Despolarização das abordagens a partir do PIB como forma de potencializar o
crescimento econômico, potencializando a eliminação das privações como pensa Sen
(2000); 2. Constante crítica e reavaliação das políticas públicas que
apresentam “mascaras de bruxa” com relação à desigualdade e o crescimento
econômico; 3. O aumento de créditos e consumo não representa superação da
desigualdade, crescimento econômico e aniquilação da pobreza pelo
desenvolvimento.
6. REFERÊNCIAS
BARBOSA, Alexandre de
Freitas (org.) Brasil Real: a desigualdade
para além dos indicadores. 1ª ed. São Paulo: Outras Expressões, 2012.
CARDOSO, Fernando
Henrique; FALETTO, Enzo. Dependência
e Desenvolvimento na América Latina: ensaio de interpretação sociológica. 5. ed. Rio de Janeiro: Zahar, 1979,
pp. 16 – 59;
FERNANDES, Florestan. Mudanças sociais no Brasil: aspectos do desenvolvimento da sociedade brasileira. 3ª ed. São Paulo: DIFEL, 1979.

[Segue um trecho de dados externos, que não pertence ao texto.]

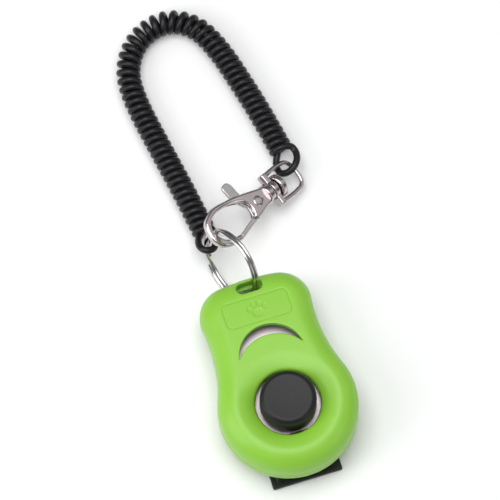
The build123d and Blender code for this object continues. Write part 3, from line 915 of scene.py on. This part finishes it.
for plan, well in zip(CLIP_WELLS, wells):
    seat = clip_solid.loop(plan, CLIP_SEAT)
    clip_solid.wall(well, seat)
    clip_solid.cap(seat)
clip = clip_solid.piece("clip_moulding", satin_black)
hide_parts("clip_foot", "clip_leg")
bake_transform(clip)

# ---- split ring ----
# Spring wire in two turns that lie against each other. Between its two free ends the wire steps from one
# turn to the next.
RING_R = 11.2
RING_WIRE_R = 0.55
RING_TURNS = 1.967
RING_STEP = 0.022
RING_GAP_AT = math.radians(214)


def polished_steel(name, light, dark, rough):
    """Bright plating: fine drawn lines and faint cloudy handling marks."""
    finish = Finish(name)
    marks = finish.noise(2.5, finish.place(), detail=5)
    lines = finish.noise(0.3, finish.place(stretch=(1, 0.3, 1)), detail=2)
    return finish.set(
        Base_Color=finish.colours(marks, dark, light),
        Metallic=1.0,
        Roughness=rough + 0.10 * marks,
        Normal=finish.bump(lines, 0.002),
    )


def split_wire(material):
    """The ring's node tree: a level spiral, its step, and a round wire swept along it."""
    tree = bpy.data.node_groups.new("split_ring_wire", "GeometryNodeTree")
    sizes = {
        "Ring Radius": RING_R * MM, "Wire Radius": RING_WIRE_R * MM, "Turns": RING_TURNS, "Step": RING_STEP,
    }
    for name, value in sizes.items():
        socket = tree.interface.new_socket(name, in_out="INPUT", socket_type="NodeSocketFloat")
        socket.default_value = value
    tree.interface.new_socket("Wire", in_out="OUTPUT", socket_type="NodeSocketGeometry")
    nodes = Nodes(tree)
    ring_radius, wire, turns, step = (nodes.add("NodeGroupInput", output=name) for name in sizes)
    spiral = nodes.add("GeometryNodeCurveSpiral", {}, {
        "Resolution": 110, "Rotations": turns, "Height": 0.0,
        "Start Radius": ring_radius, "End Radius": ring_radius,
    })
    share = nodes.add("GeometryNodeSplineParameter", output="Factor")
    rise = nodes.add("ShaderNodeMapRange", {"interpolation_type": "SMOOTHSTEP"}, {
        "Value": share, "From Min": 0.5 - step, "From Max": 0.5 + step,
        "To Min": 0.0 - wire, "To Max": wire,
    })
    offset = nodes.add("ShaderNodeCombineXYZ", {}, {"Z": rise})
    line = nodes.add("GeometryNodeSetPosition", {}, {"Geometry": spiral, "Offset": offset})
    section = nodes.add("GeometryNodeCurvePrimitiveCircle", {}, {"Resolution": 20, "Radius": wire})
    swept = {"Curve": line, "Profile Curve": section, "Fill Caps": True}
    solid = nodes.add("GeometryNodeCurveToMesh", {}, swept)
    real = nodes.add("GeometryNodeRealizeInstances", {}, {"Geometry": solid})
    finished = nodes.add("GeometryNodeSetMaterial", {}, {"Geometry": real, "Material": material})
    tree.links.new(finished.socket, tree.nodes.new("NodeGroupOutput").inputs[0])
    return tree


def generated(name, tree, place):
    """The plain mesh that a node tree makes, moved to its place."""
    holder = bpy.data.objects.new(name, bpy.data.meshes.new(name))
    bpy.context.scene.collection.objects.link(holder)
    holder.modifiers.new("tree", "NODES").node_group = tree
    made = holder.evaluated_get(bpy.context.evaluated_depsgraph_get())
    mesh = bpy.data.meshes.new_from_object(made)
    holder.modifiers.clear()
    holder.data = mesh
    mesh.transform(place)
    mesh.shade_smooth()
    mesh.set_sharp_from_angle(angle=math.radians(50))
    return holder


def frame_at(place, along, up):
    """The matrix whose X axis lies along one direction and whose Z axis lies along another."""
    up = Vector(up).normalized()
    across = up.cross(Vector(along)).normalized()
    turned = Matrix((across.cross(up), across, up)).transposed()
    return Matrix.Translation(Vector(place)) @ turned.to_4x4()


ring_steel = polished_steel("ring_steel", (0.62, 0.60, 0.60, 1), (0.46, 0.44, 0.45, 1), 0.08)
turn = joints["ring_turn"]
upright = frame_at(turn["pos_m"], (0, 0, 1), turn["axis"])
upright = upright @ Matrix.Rotation(RING_GAP_AT, 4, "Z")
ring = generated("split_ring_wire", split_wire(ring_steel), upright)
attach(ring, "split_ring")
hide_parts("split_ring")

# ---- clasp: hook and body ----
# A nickel-plated casting. Its bow curls round to the gate, its two cheeks hold the lever, and its collar
# holds the post of the swivel. U runs from the bow to the eye, V across the hook, W out of its face.
clasp_up = -Vector(joints["lever_pull"]["axis"])
CLASP = frame_at(joints["lever_pull"]["pos_m"], joints["eye_swivel"]["axis"], clasp_up)
TO_U = Matrix.Rotation(math.pi / 2, 4, "Y")
HOOK_T = 2.4
BODY_T = 3.4
HOOK_ROUND = 0.75
LEVER_SLOT = 1.3
LEVER_SLOT_U = (-9.6, 3.4)
COLLAR = (3.7, 6.1, 3.1, 0.45)
HOOK_RUNS = [
    [(5.0, 2.9), (3.6, 2.85), (0, 3.9), (-3.5, 4.95), (-6.75, 5.78), (-10.8, 6.53), (-14.7, 6.75),
     (-18.9, 5.1), (-20.65, 2.5), (-21.1, -1.4), (-19.4, -4.2), (-16.4, -5.8), (-12.05, -6.25)],
    [(-12.05, -6.25), (-12.05, -4.55)],
    [(-12.05, -4.55), (-15.2, -3.95), (-17.7, -2.6), (-19.06, 0.85), (-17.9, 3.6), (-15.3, 4.75),
     (-12.8, 5.0), (-9.15, 4.57), (-5.66, 3.3), (-3.9, 1.7), (-3.5, -0.9), (-4.5, -3.1)],
    [(-4.5, -3.1), (-3.6, -4.35)],
    [(-3.6, -4.35), (-1.0, -3.75), (2.25, -2.96), (5.0, -2.9)],
    [(5.0, -2.9), (5.0, 2.9)],
]


def traced(runs, step=0.3):
    """A closed loop from smooth runs that meet in corners. Each run passes through all of its points."""
    loop = []
    for run in runs:
        run = np.array(run)
        ends = np.concatenate([[2 * run[0] - run[1]], run, [2 * run[-1] - run[-2]]])
        for a, b, c, d in zip(ends, ends[1:], ends[2:], ends[3:]):
            count = max(1, round(np.hypot(*(c - b)) / step))
            t = (np.arange(count) / count)[:, None]
            bend = (2 * a - 5 * b + 4 * c - d) * t**2 + (3 * b - a - 3 * c + d) * t**3
            loop += list(0.5 * (2 * b + (c - a) * t + bend))
    loop = np.array(loop)
    area = (loop[:, 0] * np.roll(loop[:, 1], -1) - np.roll(loop[:, 0], -1) * loop[:, 1]).sum()
    return loop if area > 0 else loop[::-1]


def plate(name, loop, holes, half, rounding, material, spacing=0.5, place=None):
    """A flat part with rounded edges and through holes. A rule of the plan gives half its thickness."""
    def face(points):
        fall = shoulder(distance(loop, points), rounding, rounding)
        for hole in holes:
            fall = np.maximum(fall, shoulder(distance(hole, points), rounding / 2, rounding / 2))
        return half(points) - fall

    free = hexagons(loop.min(axis=0), loop.max(axis=0), spacing)
    free = free[distance(loop, free) > rounding]
    rows = [grown(loop, -rounding * (1 - math.cos(a))) for a in np.linspace(0.3, math.pi / 2, 6)]
    for hole in holes:
        rows += [grown(hole, rounding / 2 * (1 - math.cos(a))) for a in (0.6, 1.1, math.pi / 2)]
    free = np.concatenate([free, *rows])
    solid = Solid()
    upper = solid.surface(loop, holes, free, face)
    lower = solid.surface(loop, holes, free, lambda points: -face(points))
    for one, other in zip(upper, lower):
        solid.wall(one, other)
    return solid.piece(name, material, 40, place)


def merged(piece, *steps):
    """The piece after each cutting or joining step, as a plain mesh."""
    for operation, other in steps:
        change = piece.modifiers.new(operation, "BOOLEAN")
        change.operation = operation
        change.solver = "EXACT"
        change.object = other
        made = piece.evaluated_get(bpy.context.evaluated_depsgraph_get())
        mesh = bpy.data.meshes.new_from_object(made)
        piece.modifiers.clear()
        piece.data = mesh
        bpy.data.objects.remove(other)
    piece.data.shade_smooth()
    piece.data.set_sharp_from_angle(angle=math.radians(40))
    return piece


def block(name, low, high, material, place):
    solid = Solid()
    plan = np.array([(low[0], low[1]), (high[0], low[1]), (high[0], high[1]), (low[0], high[1])])
    under, over = solid.loop(plan, low[2]), solid.loop(plan, high[2])
    solid.wall(under, over)
    solid.cap(under)
    solid.cap(over)
    return solid.piece(name, material, 30, place)


def turned(low, high, radius, rounding):
    """The profile of a plain turned part whose two rims are rounded."""
    arc = np.linspace(0, math.pi / 2, 7)
    rim = [(radius - rounding * (1 - math.sin(a)), rounding * (1 - math.cos(a))) for a in arc]
    upwards = [(r, low + rise) for r, rise in rim]
    return [(0.2, low), *upwards, *[(r, high - rise) for r, rise in rim[::-1]], (0.2, high)]


def hook_half(points):
    """Half the thickness: thin at the bow, thicker at the cheeks."""
    return (HOOK_T + (BODY_T - HOOK_T) * eased(-9.5, -3.5, points[:, 0])) / 2


nickel = polished_steel("nickel_plate", (0.66, 0.59, 0.60, 1), (0.52, 0.46, 0.47, 1), 0.17)
bore = circle(0, 0, 0.92, 0.3)
hook = plate("clasp_casting", traced(HOOK_RUNS), [bore], hook_half, HOOK_ROUND, nickel, place=CLASP)
collar = lathed("collar", turned(*COLLAR), nickel, sides=48, place=CLASP @ TO_U)
slot_low = (LEVER_SLOT_U[0], -20, -LEVER_SLOT / 2)
slot_high = (LEVER_SLOT_U[1], 20, LEVER_SLOT / 2)
opening = block("opening", slot_low, slot_high, nickel, CLASP)
hook = merged(hook, ("UNION", collar), ("DIFFERENCE", opening))
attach(hook, "clasp")
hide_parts("clasp_hook")

# ---- clasp: lever, rivet and spring ----
# A flat nickel-plated lever turns on a rivet through both cheeks: its thumb tab stands above the spine and
# its gate closes the bow. A leaf spring presses on its hub.
LEVER_T = 1.0
LEVER_RUNS = [
    [(-6.6, 4.9), (-6.9, 8.8), (-6.5, 9.9), (-5.4, 10.35), (-4.3, 10.1), (-3.5, 8.7), (-3.2, 5.3),
     (-1.9, 2.4), (0, 1.85), (1.3, 1.3), (1.85, 0), (1.3, -1.3), (0.4, -1.75)],
    [(0.4, -1.75), (-3.4, -4.1)],
    [(-3.4, -4.1), (-11.6, -6.05)],
    [(-11.6, -6.05), (-11.65, -4.6)],
    [(-11.65, -4.6), (-4.3, -2.75)],
    [(-4.3, -2.75), (-4.05, -1.4), (-4.1, 0.4), (-4.9, 1.6), (-6.6, 4.9)],
]
lever_nickel = polished_steel("lever_nickel", (0.66, 0.63, 0.63, 1), (0.52, 0.49, 0.49, 1), 0.20)
lever = plate("thumb_lever", traced(LEVER_RUNS), [circle(0, 0, 0.95, 0.3)],
              lambda points: np.full(len(points), LEVER_T / 2), 0.22, lever_nickel, 0.6, CLASP)
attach(lever, "lever")
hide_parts("clasp_lever")

RIVET_R = 0.9
RIVET_HEAD = (1.75, 0.4)
head_r, head_t = RIVET_HEAD
head = [(head_r * math.sin(a), BODY_T / 2 + head_t * math.cos(a)) for a in np.linspace(0.2, math.pi / 2, 9)]
profile = [(0.25, BODY_T / 2 + 0.25), *head, (RIVET_R, BODY_T / 2), (RIVET_R, -BODY_T / 2)]
profile += [(radius, -z) for radius, z in head[::-1]] + [(0.25, -BODY_T / 2 - 0.25)]
rivet = lathed("lever_pin", profile, nickel, sides=40, place=CLASP)
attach(rivet, "clasp")
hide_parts("lever_rivet")
spring_steel = polished_steel("spring_temper", (0.45, 0.45, 0.47, 1), (0.30, 0.30, 0.33, 1), 0.25)
finish_node("lever_spring", spring_steel)

# ---- clasp: swivel post and eye ----
# The post is pressed into the collar and its broad riveted head keeps the eye on. The eye is a flat bar with
# a wire bow for the strap.
POST_R = 1.3
POST_FIT = 0.06
POST_HEAD = (8.7, 10.8, 3.7, 0.5)
head = turned(*POST_HEAD)
profile = [(0.2, 3.3), (POST_R, 3.3), (POST_R, POST_HEAD[0]), *head[1:]]
post = lathed("swivel_pin", profile, nickel, 48, place=CLASP @ TO_U)
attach(post, "clasp")
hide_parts("swivel_post")

EYE_WIRE_R = 0.75
EYE_BAR = (6.4, 8.3, 5.6, 3.2)
EYE_BOSS_R = 2.9
bar = stadium(0, 2 * EYE_BAR[2], EYE_BAR[1] - EYE_BAR[0], 0.5, 0.25)
bar = np.stack([-bar[:, 1], bar[:, 0]], axis=1) + ((EYE_BAR[0] + EYE_BAR[1]) / 2, 0)
eye = plate("eye_bar", bar, [], lambda points: np.full(len(points), EYE_BAR[3] / 2), 0.5, nickel,
            0.5, CLASP)
hole_r = POST_R + POST_FIT
profile = [(0.2, 5), (hole_r, 5), (hole_r, 10), (0.2, 10)]
hole = lathed("hole", profile, nickel, 48, place=CLASP @ TO_U)
bow = [(7.4, 4.75, 0), (10.5, 4.9, 0), (13.4, 4.9, 0), (17.9, 4.4, 0), (18.7, 0, 0), (17.9, -4.4, 0),
       (13.4, -4.9, 0), (10.5, -4.9, 0), (7.4, -4.75, 0)]
wire = smooth_line([tuple(CLASP @ (Vector(point) * MM)) for point in bow], 14)
wire = tube("eye_bow", wire, EYE_WIRE_R * MM, 16, nickel)
boss = lathed("boss", turned(EYE_BAR[0], EYE_BAR[1], EYE_BOSS_R, 0.4), nickel, 48, place=CLASP @ TO_U)
eye = merged(eye, ("UNION", boss), ("UNION", wire), ("DIFFERENCE", hole))
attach(eye, "eye")
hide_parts("swivel_eye")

FURTADO, Celso. Teoria Política e Desenvolvimento
Econômico. 10ª ed. São Paulo: Paz e Terra, 2000, pp. 147 – 186.
SEABRA, Raphael Lana;
BUENO, Fábio Marvulle. O Pensamento de
Ruy Mauro Marini e a Atualidade do Conceito de Superexploração do Trabalho. Londrina: UEL anais do IV Simpósio Lutas
Sociais na América Latina, 2010, pp. 70 – 79;
SEN, Amartya. Desenvolvimento como liberdade. São Paulo Companhia das Letras,
2000.
SERRA, José; CARDOSO,
Fernando Henrique. As Desventuras da
Dialética da Dependência. São Paulo: CEBRAP, 1978, pp. 34 – 80.
*Notas:
[1] Cf. BARBOSA,
Alexandre de Freitas (org.) Brasil Real:
a desigualdade para além dos indicadores. 1ª ed. São Paulo: Outras
Expressões, 2012.
SEN, Amartya. Desenvolvimento como liberdade. São Paulo Companhia das Letras,
2000.
FERNANDES,
Florestan. Mudanças sociais no Brasil: aspectos do
desenvolvimento da sociedade brasileira. 3ª ed. São Paulo: DIFEL, 1979.
FURTADO, Celso. Teoria Política e Desenvolvimento Econômico.
10ª ed. São Paulo: Paz e Terra, 2000, pp. 147 – 186.